-- START EXERCISE INPUT --

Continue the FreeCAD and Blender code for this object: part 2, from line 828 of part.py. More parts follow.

-- END EXERCISE INPUT --
-- START EXERCISE INPUT --

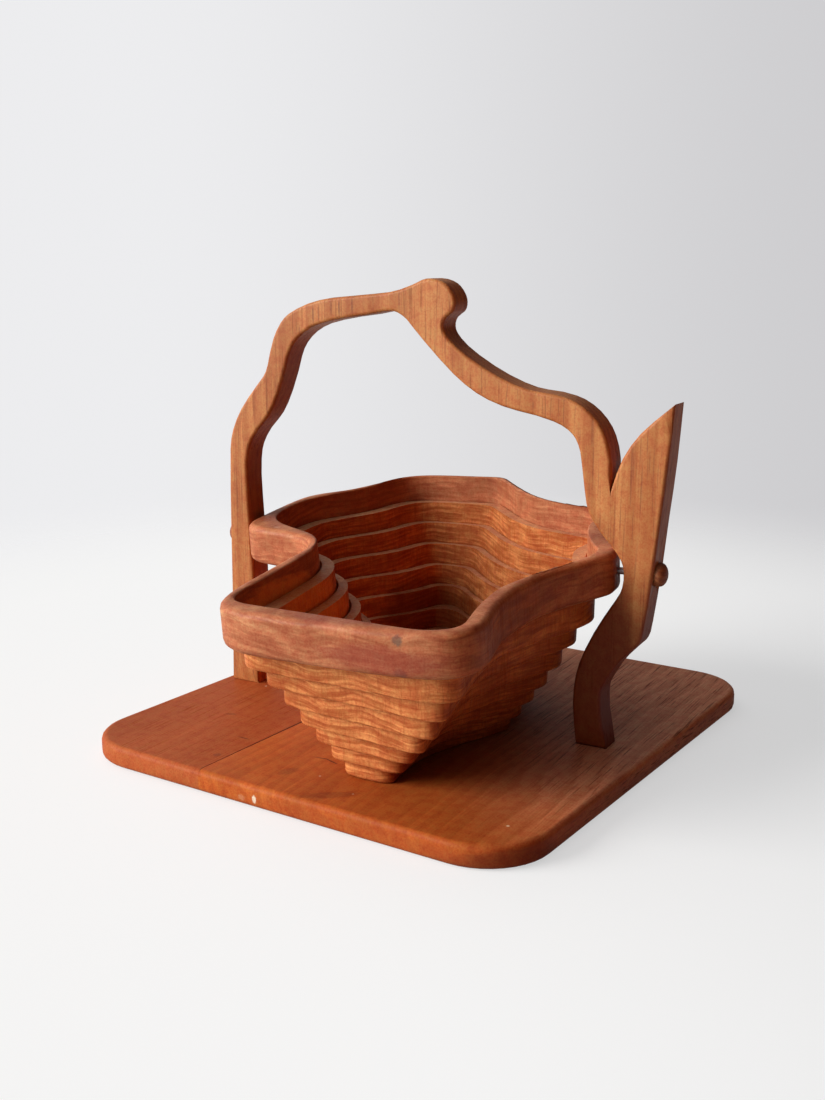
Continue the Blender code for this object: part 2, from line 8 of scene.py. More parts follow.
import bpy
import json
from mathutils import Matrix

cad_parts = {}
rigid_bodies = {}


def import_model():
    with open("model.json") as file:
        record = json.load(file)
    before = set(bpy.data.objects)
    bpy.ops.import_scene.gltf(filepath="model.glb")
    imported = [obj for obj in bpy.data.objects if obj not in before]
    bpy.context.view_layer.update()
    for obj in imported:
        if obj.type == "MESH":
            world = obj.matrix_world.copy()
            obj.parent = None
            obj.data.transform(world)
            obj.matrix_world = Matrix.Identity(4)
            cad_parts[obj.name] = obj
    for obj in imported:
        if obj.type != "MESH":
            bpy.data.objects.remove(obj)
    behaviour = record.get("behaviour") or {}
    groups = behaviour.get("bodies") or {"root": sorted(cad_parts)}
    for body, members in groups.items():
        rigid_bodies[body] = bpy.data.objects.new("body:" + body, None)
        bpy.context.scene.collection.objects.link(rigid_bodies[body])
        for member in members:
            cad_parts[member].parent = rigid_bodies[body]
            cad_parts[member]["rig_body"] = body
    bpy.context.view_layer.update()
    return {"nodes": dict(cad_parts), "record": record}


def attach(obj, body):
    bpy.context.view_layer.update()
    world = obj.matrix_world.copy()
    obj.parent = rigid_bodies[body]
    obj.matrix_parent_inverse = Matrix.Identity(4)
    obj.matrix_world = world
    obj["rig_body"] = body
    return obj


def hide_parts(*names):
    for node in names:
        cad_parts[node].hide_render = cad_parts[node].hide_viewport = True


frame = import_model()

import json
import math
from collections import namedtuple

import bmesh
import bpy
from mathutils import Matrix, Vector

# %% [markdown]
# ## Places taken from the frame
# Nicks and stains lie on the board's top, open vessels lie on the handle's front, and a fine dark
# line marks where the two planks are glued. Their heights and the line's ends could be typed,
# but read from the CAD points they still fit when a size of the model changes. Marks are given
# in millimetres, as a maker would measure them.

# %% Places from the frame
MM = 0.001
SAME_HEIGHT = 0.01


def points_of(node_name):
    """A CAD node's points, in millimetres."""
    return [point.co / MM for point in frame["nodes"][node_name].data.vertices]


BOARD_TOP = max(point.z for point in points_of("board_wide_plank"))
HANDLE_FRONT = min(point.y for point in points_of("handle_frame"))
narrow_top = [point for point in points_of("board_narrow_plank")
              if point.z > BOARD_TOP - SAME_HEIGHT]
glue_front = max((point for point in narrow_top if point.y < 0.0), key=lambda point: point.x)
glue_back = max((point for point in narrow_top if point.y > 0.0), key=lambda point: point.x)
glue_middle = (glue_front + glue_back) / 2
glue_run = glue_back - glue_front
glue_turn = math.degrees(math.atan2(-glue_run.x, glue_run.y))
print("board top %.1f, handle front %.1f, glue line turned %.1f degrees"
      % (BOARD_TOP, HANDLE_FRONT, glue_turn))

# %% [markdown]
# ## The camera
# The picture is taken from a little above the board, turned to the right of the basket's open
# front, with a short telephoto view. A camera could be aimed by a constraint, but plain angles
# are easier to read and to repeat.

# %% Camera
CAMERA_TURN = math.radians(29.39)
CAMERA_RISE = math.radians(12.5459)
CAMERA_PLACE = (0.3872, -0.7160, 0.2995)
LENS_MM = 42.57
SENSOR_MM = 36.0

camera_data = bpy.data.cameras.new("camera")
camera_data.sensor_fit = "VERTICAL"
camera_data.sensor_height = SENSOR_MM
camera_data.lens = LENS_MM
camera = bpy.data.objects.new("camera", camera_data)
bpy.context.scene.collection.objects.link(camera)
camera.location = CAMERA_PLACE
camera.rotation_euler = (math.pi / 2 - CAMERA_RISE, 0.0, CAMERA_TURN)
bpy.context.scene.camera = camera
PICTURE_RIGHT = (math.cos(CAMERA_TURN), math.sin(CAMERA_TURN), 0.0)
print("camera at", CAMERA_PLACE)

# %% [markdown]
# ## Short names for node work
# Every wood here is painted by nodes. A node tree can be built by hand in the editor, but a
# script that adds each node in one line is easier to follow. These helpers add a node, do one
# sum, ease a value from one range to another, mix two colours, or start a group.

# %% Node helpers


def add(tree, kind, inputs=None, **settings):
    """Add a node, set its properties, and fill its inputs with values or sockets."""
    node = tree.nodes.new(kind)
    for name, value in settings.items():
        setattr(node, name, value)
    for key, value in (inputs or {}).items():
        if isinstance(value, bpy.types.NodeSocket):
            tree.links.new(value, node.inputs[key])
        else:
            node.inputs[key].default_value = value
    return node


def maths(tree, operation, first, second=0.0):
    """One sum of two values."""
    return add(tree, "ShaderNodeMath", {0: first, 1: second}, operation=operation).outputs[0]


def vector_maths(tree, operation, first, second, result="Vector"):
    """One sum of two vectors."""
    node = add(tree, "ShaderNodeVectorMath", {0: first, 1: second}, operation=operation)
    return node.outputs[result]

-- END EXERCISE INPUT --

TASK BRIEF » Start with the line that contains "obj.data.transform(world)" and end with the line that contains "return [point.co /"; give those lines again exactly, and no others.

TASK RESPONSE »
            obj.data.transform(world)
            obj.matrix_world = Matrix.Identity(4)
            cad_parts[obj.name] = obj
    for obj in imported:
        if obj.type != "MESH":
            bpy.data.objects.remove(obj)
    behaviour = record.get("behaviour") or {}
    groups = behaviour.get("bodies") or {"root": sorted(cad_parts)}
    for body, members in groups.items():
        rigid_bodies[body] = bpy.data.objects.new("body:" + body, None)
        bpy.context.scene.collection.objects.link(rigid_bodies[body])
        for member in members:
            cad_parts[member].parent = rigid_bodies[body]
            cad_parts[member]["rig_body"] = body
    bpy.context.view_layer.update()
    return {"nodes": dict(cad_parts), "record": record}


def attach(obj, body):
    bpy.context.view_layer.update()
    world = obj.matrix_world.copy()
    obj.parent = rigid_bodies[body]
    obj.matrix_parent_inverse = Matrix.Identity(4)
    obj.matrix_world = world
    obj["rig_body"] = body
    return obj


def hide_parts(*names):
    for node in names:
        cad_parts[node].hide_render = cad_parts[node].hide_viewport = True


frame = import_model()

import json
import math
from collections import namedtuple

import bmesh
import bpy
from mathutils import Matrix, Vector

# %% [markdown]
# ## Places taken from the frame
# Nicks and stains lie on the board's top, open vessels lie on the handle's front, and a fine dark
# line marks where the two planks are glued. Their heights and the line's ends could be typed,
# but read from the CAD points they still fit when a size of the model changes. Marks are given
# in millimetres, as a maker would measure them.

# %% Places from the frame
MM = 0.001
SAME_HEIGHT = 0.01


def points_of(node_name):
    """A CAD node's points, in millimetres."""
    return [point.co / MM for point in frame["nodes"][node_name].data.vertices]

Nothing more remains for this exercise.